Campaigns of 219 BC: Aetolian Advances and Macedonian Retaliation
In 219 BC, the Aetolians launched widespread attacks. They raided Thessaly, desecrating sacred sites like the sanctuaries at Dion and Dodona, while Sparta and Elis attacked Achaea from other directions. The Achaeans, weakened by internal strife and mutinies among their mercenaries, struggled to resist.
Philip V’s response was strategic and swift. He launched a counteroffensive from Epirus, capturing Aetolian cities such as Elaeus and Oeniadae. However, he was forced to return to Macedon to address a perceived threat from the Dardanians, an invasion that ultimately did not materialize.

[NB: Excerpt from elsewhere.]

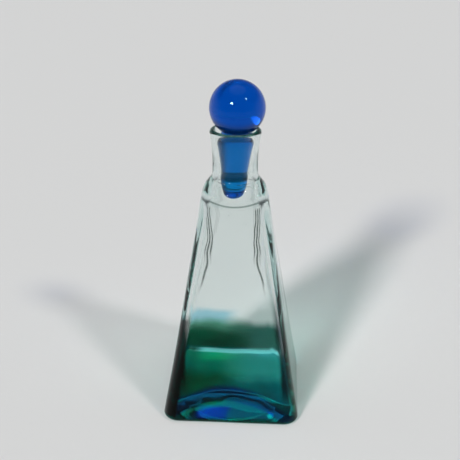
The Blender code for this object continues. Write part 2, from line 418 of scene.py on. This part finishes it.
def shine_through(material, shader, tint):
    """Light of the lamps goes on through the glass, tinted at each face, and doesn't stop there."""
    tree = Socket(material.node_tree)
    lamp_ray = tree.node("ShaderNodeLightPath", {}, {}, "Is Shadow Ray")
    passed = tree.node("ShaderNodeBsdfTransparent", {}, {"Color": (*tint, 1)})
    seen = Socket(material.node_tree, shader.outputs[0])
    mixed = tree.node("ShaderNodeMixShader", {}, {0: lamp_ray, 1: seen, 2: passed})
    mixed.feed(material.node_tree.nodes["Material Output"], "Surface")


def glass_piece(name, mesh, material, body, node):
    """The finished object, smooth but for its real creases, in place of its CAD solid."""
    data = bpy.data.meshes.new(name)
    mesh.to_mesh(data)
    mesh.free()
    data.materials.append(material)
    data.shade_smooth()
    data.set_sharp_from_angle(angle=crease_angle)
    item = bpy.data.objects.new(name, data)
    bpy.context.scene.collection.objects.link(item)
    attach(item, body)
    if node:
        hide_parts(node)


crease_angle = math.radians(25)
refraction = 1.45
millimetres = 1000  # in these the shaders below count
cloud_scale, cloud_detail = 30, 2
drift_scale, drift_detail = 45, 1
noise_middle = 0.5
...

Campaigns of 218 BC: Macedonian Momentum
Philip began a winter campaign in the Peloponnese, demonstrating his military acumen. He captured several key locations, including Psophis, Lasion, and Samicum, often returning these cities to his allies. His success in Triphylia, where he defeated a combined force of Aetolians, Spartans, and Illyrians, further bolstered his position.
Philip also launched a devastating attack on the Aetolian heartland. He marched to Thermon, the Aetolian political and religious center, where his forces destroyed temples and statues. This act symbolized Macedonian dominance and Aetolian vulnerability.

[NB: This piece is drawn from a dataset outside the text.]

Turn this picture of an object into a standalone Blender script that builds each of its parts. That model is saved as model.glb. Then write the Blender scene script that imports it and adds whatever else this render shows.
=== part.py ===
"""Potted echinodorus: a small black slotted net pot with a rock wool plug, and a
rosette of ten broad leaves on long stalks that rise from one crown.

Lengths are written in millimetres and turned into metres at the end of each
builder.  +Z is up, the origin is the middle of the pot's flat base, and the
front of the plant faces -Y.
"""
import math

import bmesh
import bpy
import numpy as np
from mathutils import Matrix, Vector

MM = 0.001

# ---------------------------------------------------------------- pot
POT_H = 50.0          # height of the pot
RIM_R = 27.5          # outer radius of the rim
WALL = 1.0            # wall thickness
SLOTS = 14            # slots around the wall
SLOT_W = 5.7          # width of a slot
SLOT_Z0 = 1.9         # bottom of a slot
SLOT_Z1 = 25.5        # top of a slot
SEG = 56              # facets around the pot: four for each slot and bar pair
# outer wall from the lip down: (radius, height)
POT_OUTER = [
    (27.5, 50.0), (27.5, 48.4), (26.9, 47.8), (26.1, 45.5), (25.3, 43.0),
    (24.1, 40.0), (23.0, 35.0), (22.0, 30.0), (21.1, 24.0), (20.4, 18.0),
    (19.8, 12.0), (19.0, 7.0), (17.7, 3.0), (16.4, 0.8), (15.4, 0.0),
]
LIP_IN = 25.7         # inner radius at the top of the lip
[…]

Campaigns of 217 BC: The Final Year
The Achaeans, under the experienced leadership of Aratus of Sicyon, managed to reorganize and fend off Aetolian raids. The Battle of Leontion was a turning point, where Achaean forces defeated the Aetolian general Euripidas, killing hundreds of raiders and capturing many.
Philip continued his campaigns in Thessaly and Aetolian territories, capturing key locations like Thebes in Phthiotic Achaea. However, dissatisfaction among his Illyrian allies and growing unrest among his troops forced him to shift focus. News of Roman defeats in the Second Punic War encouraged Philip to seek peace with the Aetolians, prioritizing his ambitions in the west.
The Peace of Naupactus
In 217 BC, the Social War ended with the Peace of Naupactus. Both sides retained their current territories, a compromise that reflected exhaustion on both ends. For Philip, the treaty allowed him to redirect his attention to Rome, which was emerging as a major power in the region.
Outcome and Legacy
The Social War marked a significant victory for the Hellenic League, strengthening Macedonian dominance in Greece. However, the conflict revealed weaknesses within the league. The limited engagement of its minor allies and the poor performance of Achaean forces highlighted internal divisions.
For Philip V, the war bolstered his reputation as a capable military leader. However, his increasingly autocratic behavior during the conflict strained relationships with key allies like Aratus. This shift in Philip’s character and ambitions ultimately threatened the cohesion of the Hellenic League.
The Social War was a precursor to larger conflicts, particularly Macedon’s wars with Rome. Philip’s growing ambitions and territorial expansions drew the ire of neighboring states and the Roman Republic, setting the stage for the First Macedonian War (214–205 BC) and the eventual decline of Macedonian hegemony.
Frequently Asked Questions
What was the Social War (220–217 BC)?
The Social War, also known as the War of the Allies or the Aetolian War, was a conflict fought between the Hellenic League, led by Philip V of Macedon, and the Aetolian League, Sparta, and Elis. It ended with the Peace of Naupactus in 217 BC.

Bust of Philip V at the National Roman Museum in Italy.
What caused the Social War?
Tensions arose from the Aetolian League’s territorial expansion, particularly into regions like Thessaly, which brought them into conflict with Macedon. The creation of the Hellenic League, unifying Macedon and its allies, further threatened the Aetolians, who sought to counterbalance Macedonian influence.
Who were the key participants in the war?
The Hellenic League, led by Philip V of Macedon and including the Achaean League and other allies, fought against the Aetolian League, Sparta, and Elis.
How did the war begin?
The Aetolians launched raids on Achaean territories, prompting retaliation from the Hellenic League. These provocations and territorial disputes escalated into open conflict.
What role did Philip V of Macedon play?
Philip V served as the leader of the Hellenic League, using the war to consolidate Macedonian power in Greece and establish himself as a capable military commander.
What were the major campaigns of the war?
Key campaigns included Philip’s successful offensives in Aetolia and the Peloponnese, such as his destruction of Thermon, the Aetolian religious center, and his victories in Triphylia and Arcadia.
What was the significance of the Peace of Naupactus?
The treaty ended the war by maintaining the status quo, with each side retaining its current territories. This allowed Philip to shift his focus toward growing Roman influence.
What was the outcome of the Social War?
The war strengthened Macedonian dominance in Greece but revealed divisions within the Hellenic League. It also marked a turning point in Philip V’s leadership, as his ambitions began to strain alliances.